Debutant Agar scores 98 at No 11 position
Never in the history of Test cricket had a No 11 batsman made a hundred. Ashton Agar, a 19-year-old from Melbourne, had a chance to script that remarkable piece of history on Thursday against England in the first Ashes Test here. But he fell just two runs short.
A miscued pull off Stuart Broad was grabbed by Graeme Swann in the deep to snap his innings at 98, an innings that changed the complexion of the game. His knock was the highest by a No 11 batsman, going past the 95 made by Tino Best against England at Edgbaston last year.
Agar, perhaps, wouldn’t have minded one bit missing the chance to create history because he was not even included in the initial Ashes squad of Australia.

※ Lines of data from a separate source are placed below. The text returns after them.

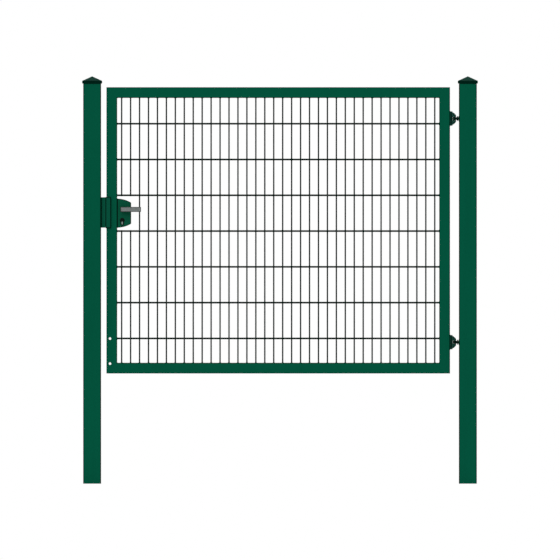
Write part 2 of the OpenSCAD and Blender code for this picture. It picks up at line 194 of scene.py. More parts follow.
def card(red, green, blue):
    """Linear colour of a paint card, given as it shows on a screen, each part from 0 to 255."""
    parts = []
    for part in (red / 255, green / 255, blue / 255):
        parts.append(part / 12.92 if part < 0.04045 else ((part + 0.055) / 1.055) ** 2.4)
    return (*parts, 1)


def set_sky():
    """Pale even light; the camera, gloss and glass see it as white."""
    world = bpy.data.worlds.new("studio")
    bpy.context.scene.world = world
    world.use_nodes = True
    graph = Graph(world.node_tree)
    world.node_tree.nodes.clear()
    rays = world.node_tree.nodes.new("ShaderNodeLightPath").outputs
    seen = Value(graph, rays["Is Camera Ray"]) + Value(graph, rays["Is Glossy Ray"])
    seen = seen + Value(graph, rays["Is Transmission Ray"])
    strength = graph.spread(seen, 0, 1, SKY_STRENGTH, 1)
    light = graph.node("ShaderNodeBackground", inputs={"Color": (1, 1, 1, 1), "Strength": strength})
    graph.node("ShaderNodeOutputWorld", inputs={"Surface": light})


def lay_floor():
    """Wide pale floor under the posts' feet."""
    mesh = bpy.data.meshes.new("floor")
    corners = [(x * FLOOR_REACH, y * FLOOR_REACH, 0) for x, y in ((-1, -1), (1, -1), (1, 1), (-1, 1))]
    mesh.from_pydata(corners, [], [(0, 1, 2, 3)])
    floor = add_object("floor", mesh)
    plaster = Finish("floor_plaster")
    pale = (0.86, 0.86, 0.86, 1)
    mesh.materials.append(plaster.set(Base_Color=pale, Roughness=0.9, Specular_IOR_Level=0.1))


# Finishes

class Finish(Graph):
    """A material, with what every finish of this gate starts from."""

    def __init__(self, name):
        self.material = bpy.data.materials.new(name)
        self.material.use_nodes = True
        super().__init__(self.material.node_tree)
        self.shader = self.tree.nodes["Principled BSDF"]
        self.place = self.node("ShaderNodeTexCoord", out=3)
        # The edge marks, where the finishes paint shade along edges and seams.
        self.rim = self.node("ShaderNodeAttribute", {"attribute_name": "edge"}, out=2)

    def noise(self, scale, detail=2.0, stretch=(1, 1, 1), shift=(0, 0, 0), roughness=0.5):
        """Cloudy pattern from 0 to 1 over the piece, with its mean at 0.5."""
        mapping = {"Vector": self.place, "Scale": stretch, "Location": shift}
        place = self.node("ShaderNodeMapping", inputs=mapping)
        inputs = {"Vector": place, "Scale": scale, "Detail": detail, "Roughness": roughness}
        return self.node("ShaderNodeTexNoise", inputs=inputs)

    def upward(self):
        """1 on faces that look up, where dust settles, and 0 on upright ones."""
        normal = self.node("ShaderNodeNewGeometry", out=1)
        height = self.node("ShaderNodeSeparateXYZ", inputs={0: normal}, out=2)
        return self.spread(height, 0.35, 0.95)

    def shade(self, colour, depth, pattern):
        """Colour made lighter and darker by up to depth with a pattern."""
        level = self.spread(pattern, 0.25, 0.75, 1 - depth, 1 + depth)
        grey = self.node("ShaderNodeCombineColor", inputs={0: level, 1: level, 2: level})
        return self.blend(1.0, colour, grey, "MULTIPLY")

    def set(self, **values):
        """Sets or links the shader's sockets, named with underscores for spaces."""
        for name, value in values.items():
            self.feed(self.shader.inputs[name.replace("_", " ")], value)
        return self.material

    def relief(self, *layers):
        """Normal with bumps: each layer is a pattern, its height in metres and its strength."""
        normal = None
        for pattern, height, strength in layers:
            inputs = {"Height": pattern, "Distance": height, "Strength": strength}
            if normal:
                inputs["Normal"] = normal
            normal = self.node("ShaderNodeBump", inputs=inputs)
        return normal


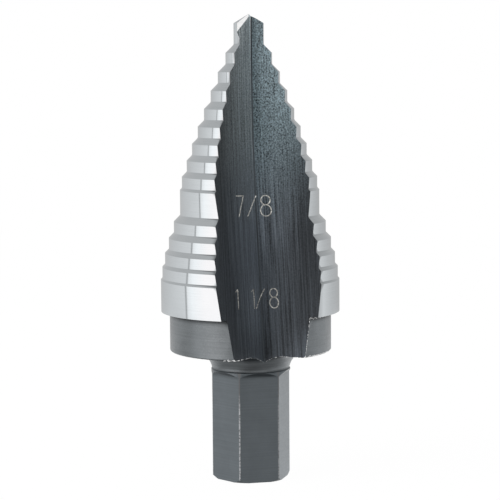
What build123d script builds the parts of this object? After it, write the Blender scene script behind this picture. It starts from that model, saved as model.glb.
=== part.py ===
from build123d import *
from math import acos, asin, atan2, cos, degrees, radians, sin, tan
import os

# A single-flute step drill, turned and ground from one bar of tool steel.
# The origin is the centre of the shank's flat end, and +Z runs up the axis to the point.
# The flute opens towards -Y, square to one flat of the hexagonal shank.
# All lengths are in millimetres and all angles in degrees.

# Point and pilot, whose diameter is 3/16 inch
point_angle = 118.0
pilot_diameter = 4.7625
pilot_length = 3.37

# Steps: two ramps of risers and lands, each ending on a land that sizes a hole of 7/8 or 1 1/8 inch
first_hole = 22.225
first_hole_land = 4.0
second_hole = 28.575
second_hole_land = 5.1
ramp_land = 1.78
first_ramp_steps = 8
first_ramp_ease = 0.28
first_ramp_short = 0.33
second_ramp_steps = 4
second_ramp_ease = 0.75
riser_angle = 45.0

# Collar under the last step
collar_inset = 1.36
collar_length = 6.35
collar_edge = 0.3
collar_root = 0.4

# Neck, and a shank turned to 1/2 inch, whose hexagon is 7/16 inch across its flats
neck_diameter = 12.3
neck_fillet = 3.5
neck_length = 2.85
shank_flats = 11.1125
shank_corners = 12.7
shank_length = 20.66
shank_chamfer = 0.5
flat_overrun = -0.1
flat_runout = 0.8

# Flute: a V ground with its cutting wall on centre, straight and then swept out of the bar
flute_angle = 102.0
flute_root = 0.2
root_past_centre = 0.62
lip_above_centre = 0.03
flute_straight = 6.0
flute_arc = 120.0
flute_exit_radius = 6.85

# Split in the point: a wide V whose corner starts just under the tip and sharpens the lip to the centre
split_behind_lip = 13.0
split_below_tip = 0.42
split_slope = 45.0
split_angle = 145.0
split_run_in = 0.24
split_floor = 0.5


def easedRamp(start, end, steps, ease):
    """Return the diameters between start and end, whose growth eases off towards the end."""
    diameters = []
    for count in range(1, steps + 1):
        share = count / steps
        diameters.append(start + (end - start) * (share + ease * share * (1 - share)))
    return diameters


def stepTable():
    """List each land from the pilot down as its radius and its length."""
    ramp_end = first_hole - 2 * first_ramp_short
    first_ramp = easedRamp(pilot_diameter, ramp_end, first_ramp_steps, first_ramp_ease)
    second_ramp = easedRamp(first_hole, second_hole, second_ramp_steps + 1, second_ramp_ease)[:-1]
    lands = [(pilot_diameter / 2, pilot_length)]
    lands += [(diameter / 2, ramp_land) for diameter in first_ramp]
    lands += [(first_hole / 2, first_hole_land)]
    lands += [(diameter / 2, ramp_land) for diameter in second_ramp]
    lands += [(second_hole / 2, second_hole_land)]
    return lands


def stepOutline(lands):
    """Walk down the point and the steps, and return the half outline with the tip at zero."""
    depth = pilot_diameter / 2 / tan(radians(point_angle / 2))
    outline = [(0, 0), (pilot_diameter / 2, -depth)]
    depth += lands[0][1]
    outline.append((lands[0][0], -depth))
    for above, (radius, length) in zip(lands, lands[1:]):
        depth += (radius - above[0]) / tan(radians(riser_angle))
        outline.append((radius, -depth))
        depth += length
        outline.append((radius, -depth))
    return outline


lands = stepTable()
outline = stepOutline(lands)
stepped_length = -outline[-1][1]
collar_radius = lands[-1][0] - collar_inset
neck_radius = neck_diameter / 2
shank_radius = shank_corners / 2
collar_bottom = shank_length
collar_top = collar_bottom + collar_length
shank_top = collar_bottom - neck_length
tip_height = collar_top + stepped_length


def turnedBlank():
    """Revolve the stepped cone, collar, neck and round shank as one turned piece."""
    # The neck's hollow starts square to the collar and runs down onto the shank's shoulder
    hollow_radius = neck_radius + neck_fillet
    hollow_height = collar_bottom - neck_fillet
    rise = max(shank_top - hollow_height, 0)
    sweep_angle = 90 - degrees(asin(rise / neck_fillet))
    hollow = CenterArc((hollow_radius, hollow_height), neck_fillet, 90, sweep_angle)
    shoulder = abs(shank_radius - (hollow @ 1).X)

    upper = [(radius, tip_height + depth) for radius, depth in outline]
    upper += [
        (collar_radius, collar_top),
        (collar_radius, collar_bottom),
        (hollow_radius, collar_bottom),
    ]
    lower = [((hollow @ 1).X, (hollow @ 1).Y)]
    if rise == 0:
        lower.append(((hollow @ 1).X, shank_top))
    lower += [
        (shank_radius, shank_top - shoulder),
        (shank_radius, shank_chamfer),
        (shank_radius - shank_chamfer, 0),
        (0, 0),
        (0, tip_height),
    ]
    section = Plane.XZ * make_face(Polyline(*upper) + hollow + Polyline(*lower))

    def roundCorner(face, height, size):
        corner = face.vertices().sort_by_distance((collar_radius, 0, height))[0]
        return fillet(corner, size)

    section = roundCorner(section, collar_top, min(collar_root, collar_inset / 2))
    section = roundCorner(section, collar_bottom, collar_edge)
    return revolve(section, Axis.Z)


def flatCutter():
    """Make the cutter of the -Y shank flat, whose slanted end leaves a scalloped run-out."""
    reach = shank_corners
    flat = shank_flats / 2
    flat_top = shank_top + flat_overrun
    section = make_face(
        Polyline(
            (-flat, -reach),
            (-flat, flat_top),
            (-flat - reach, flat_top),
            (-flat - reach, -reach),
            close=True,
        )
    )
    corner = section.vertices().sort_by_distance((-flat, flat_top, 0))[0]
    section = Plane.YZ * chamfer(corner, flat_runout)
    return extrude(section, reach, both=True)


def fluteCutter():
    """Sweep the V of the flute down the bar, straight at first and then out on an arc."""
    half = radians(flute_angle / 2)
    above = pilot_diameter
    root_x = root_past_centre * sin(half) + lip_above_centre * cos(half)
    root_y = root_past_centre * cos(half) - lip_above_centre * sin(half)

    # The arc turns until its tangent meets the exit radius under the collar
    arc_start = tip_height - flute_straight
    drop = arc_start - collar_bottom
    travel = flute_exit_radius + root_y
    side = flute_arc - travel
    turn = atan2(drop, side) - acos(flute_arc / (drop**2 + side**2) ** 0.5)
    arc_y = root_y - flute_arc * (1 - cos(turn))
    arc_z = arc_start - flute_arc * sin(turn)
    runout = (arc_z - collar_bottom + 2 * neck_fillet) / cos(turn)

    top = (root_x, root_y, tip_height + above)
    bend = (root_x, root_y, arc_start)
    leave = (root_x, arc_y, arc_z)
    end = (root_x, arc_y - runout * sin(turn), arc_z - runout * cos(turn))
    middle = (
        root_x,
        root_y - flute_arc * (1 - cos(turn / 2)),
        arc_start - flute_arc * sin(turn / 2),
    )
    path = Wire([Line(top, bend), ThreePointArc(bend, middle, leave), Line(leave, end)])

    right = (second_hole * sin(half), -second_hole * cos(half))
    left = (-second_hole * sin(half), -second_hole * cos(half))
    vee = make_face(Polyline((0, 0), right, left, close=True))
    corner = vee.vertices().sort_by_distance((0, 0, 0))[0]
    vee = fillet(corner, flute_root)
    return sweep(Location(top) * vee, path)


def splitCutter():
    """Make the cutter of the split, whose V has an upright face and a floor that falls away."""
    back = radians(flute_angle / 2 + split_behind_lip)
    slope = radians(split_slope)
    opening = radians(split_angle)
    ahead = Vector(cos(back), -sin(back), 0) * lip_above_centre
    run = Vector(-sin(back) * cos(slope), -cos(back) * cos(slope), -sin(slope))
    rise = Vector(-sin(back) * sin(slope), -cos(back) * sin(slope), cos(slope))
    start = Vector(0, 0, tip_height - split_below_tip) + ahead - run * split_run_in
    # The floor runs on past the thickest steel that the split takes away, at the pilot's rim
    face_reach = 2 * pilot_diameter
    wedge = pilot_diameter / 2 * tan(radians(split_behind_lip))
    floor_reach = wedge / sin(opening) + split_floor
    depth = floor_reach * sin(opening)
    vee = make_face(
        Polyline(
            (0, 0),
            (face_reach, 0),
            (face_reach, -depth),
            (floor_reach * cos(opening), -depth),
            close=True,
        )
    )
    return extrude(Plane(origin=start, x_dir=rise, z_dir=run) * vee, pilot_diameter)


def stepDrill():
    """Cut the flats, the flute and the split from the turned blank."""
    drill = turnedBlank()
    for count in range(6):
        drill -= Rot(0, 0, 60 * count) * flatCutter()
    drill -= fluteCutter()
    drill -= splitCutter()
    return drill


os.makedirs("parts", exist_ok=True)
drill = stepDrill()
drill.label = "step_drill"
export_step(drill, "parts/step_drill.step")
print(f"tip at {tip_height:.2f}, collar top at {collar_top:.2f}, volume {drill.volume:.0f}")
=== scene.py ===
import bpy
import bmesh
import math
import random
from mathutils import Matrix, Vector
from mathutils.bvhtree import BVHTree


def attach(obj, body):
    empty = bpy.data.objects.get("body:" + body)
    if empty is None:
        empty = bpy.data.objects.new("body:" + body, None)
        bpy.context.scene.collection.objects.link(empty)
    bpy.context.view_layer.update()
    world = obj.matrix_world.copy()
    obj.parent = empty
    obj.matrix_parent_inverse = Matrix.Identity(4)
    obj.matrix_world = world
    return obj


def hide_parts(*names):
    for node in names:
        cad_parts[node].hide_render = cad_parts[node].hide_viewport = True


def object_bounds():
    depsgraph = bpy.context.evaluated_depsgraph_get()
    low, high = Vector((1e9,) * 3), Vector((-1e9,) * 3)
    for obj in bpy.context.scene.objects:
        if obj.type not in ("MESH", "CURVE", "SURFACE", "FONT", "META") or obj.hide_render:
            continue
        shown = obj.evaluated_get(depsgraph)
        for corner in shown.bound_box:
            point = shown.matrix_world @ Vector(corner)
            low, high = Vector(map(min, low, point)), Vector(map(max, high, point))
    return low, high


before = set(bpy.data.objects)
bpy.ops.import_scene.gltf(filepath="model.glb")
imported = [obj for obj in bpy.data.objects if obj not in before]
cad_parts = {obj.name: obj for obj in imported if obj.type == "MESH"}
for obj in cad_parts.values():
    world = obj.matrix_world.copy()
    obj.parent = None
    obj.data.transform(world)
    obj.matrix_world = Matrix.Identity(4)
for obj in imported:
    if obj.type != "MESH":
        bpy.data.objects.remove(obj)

mm = 0.001  # lengths in the settings are in millimetres, unless a note says metres
scene = bpy.context.scene
cadLow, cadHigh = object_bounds()
tipHeight = cadHigh.z / mm

# Camera: where the photographer stood, in the drill's own frame
cameraSet = {
    "azimuth": -13.3,
    "distance": 309.0,
    "height": 67.79,
    "pitch": 5.75,
    "roll": 0.377,
    "lens": 139.75,
    "sensor": 36.0,
    "nearest": 10.0,
    "furthest": 20000.0,
}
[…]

But his fortunes changed dramatically along with the appointment of Darren Lehmann as the Australian coach in place of Mickey Arthur. The former Australian batsman was impressed by the natural talent of Agar, and recommended an upgrade for him to the Ashes squad despite the left-hander playing just 10 first-class matches for Western Australia.
Agar vindicated the faith shown in him by Lehmann in stunning fashion. Before Agar’s arrival at the crease on the day, England were going swimmingly — reducing Australia to 117 for nine after notching up 215 in their first innings. With James Anderson and Swann bowling well, it seemed just a matter of few balls before Australia folded up.

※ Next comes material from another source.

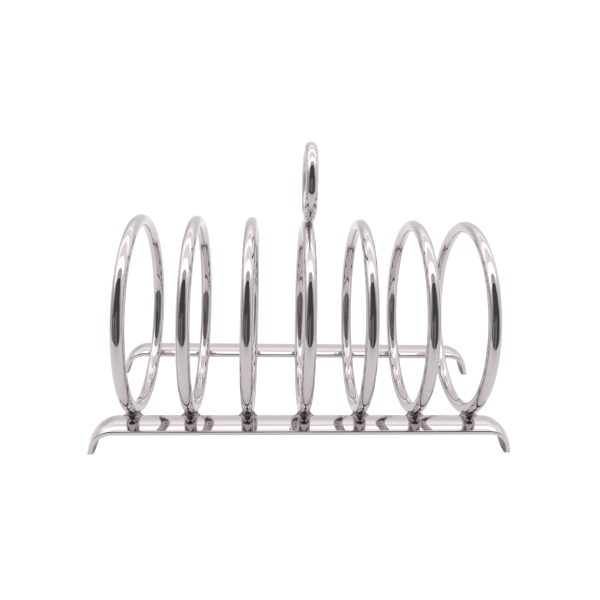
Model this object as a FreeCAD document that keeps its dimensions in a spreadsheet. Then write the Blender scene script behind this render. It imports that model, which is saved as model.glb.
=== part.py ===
import FreeCAD, Part
import math
import os
import Sketcher

# A toast rack of welded, polished round bar.  Seven upright ring hoops stand in
# a row along X on two long rails.  The rails are low domed flat bars whose ends
# bend down into feet, and a small carry ring stands on top of the middle hoop.
# The origin is on the table, under the middle hoop, with +X along the rails.

HOOP_COUNT = 7
MIDDLE_HOOP = 4
SIDES = (("front", -1), ("rear", 1))

# Millimetres, and degrees for the two angles.
DIMENSIONS = (
    ("hoop_bar", 6.0, "diameter of the round bar of each hoop"),
    ("hoop_radius", 45.4, "centre line radius of each hoop"),
    ("hoop_height", 54.5, "height of the hoop centres above the table"),
    ("hoop_pitch", 26.7, "distance from one hoop to the next"),
    ("rail_spacing", 69.4, "distance between the centre lines of the rails"),
    ("rail_width", 12.9, "width of the flat bar"),
    ("rail_base", 13.3, "height of the flat underside of the rails"),
    ("rail_crest", 3.2, "thickness of the bar along the crest of its dome"),
    ("dome_radius", 17.0, "radius of the domed upper face"),
    ("lower_corner", 0.3, "corner radius between underside and edge"),
    ("upper_corner", 0.8, "corner radius between edge and dome"),
    ("rail_straight", 86.74, "half length of the straight run"),
    ("foot_bend", 9.0, "radius of the underside where the ends bend down"),
    ("foot_angle", 75.5, "angle that the ends bend through"),
    ("foot_leg", 8.2, "straight run after the bend, before trimming"),
    ("toe_radius", 7.0, "radius across the bottom of the toe"),
    ("toe_corner", 4.0, "radius at the sides of the toe"),
    ("toe_margin", 0.04, "how far the toe curve starts outside the bar"),
    ("toe_flat", 2.2, "width of the flat that rests on the table"),
    ("trim_depth", 6.0, "how far the trimming profile reaches below the table"),
    ("ring_bar", 5.7, "diameter of the round bar of the carry ring"),
    ("ring_radius", 15.9, "centre line radius of the carry ring"),
    ("ring_gap", 0.12, "gap between carry ring and hoop, filled by the weld"),
    ("weld_angle", 36.1, "place of the rail welds, from the bottom of the hoop"),
    ("weld_long", 9.4, "size of a rail weld along the rail"),
    ("weld_broad", 5.6, "size of a rail weld along the hoop"),
    ("weld_deep", 3.4, "size of a rail weld from rail to hoop"),
    ("ring_weld_long", 4.4, "size of the ring weld along X"),
    ("ring_weld_broad", 15.0, "size of the ring weld along Y"),
    ("ring_weld_deep", 3.6, "height of the ring weld"),
)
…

But Agar in the company of Phil Hughes added 163 runs for the 10th wicket to lift Australia. It was also the highest partnership for the last wicket surpassing the 151 held jointly by Brian Hastings/Richard Collinge of New Zealand and Azhar Mahmood and Mushtaq Ahmed of Pakistan.
The most striking feature of Agar’s innings was the way he handled the off-spin of Swann. Here, perhaps, his Sri Lankan lineage might have come into play. Agar is the grandson of Nala Hewawissa, who played cricket for Dharmarajah College, Kandy, and Sheilagh Hewawissa.
When he was handed the Baggy Green by Glenn McGrath on Wednesday, many might have asked ‘Ashton Who’? But on this day he ensured that his name would be on everybody’s lips.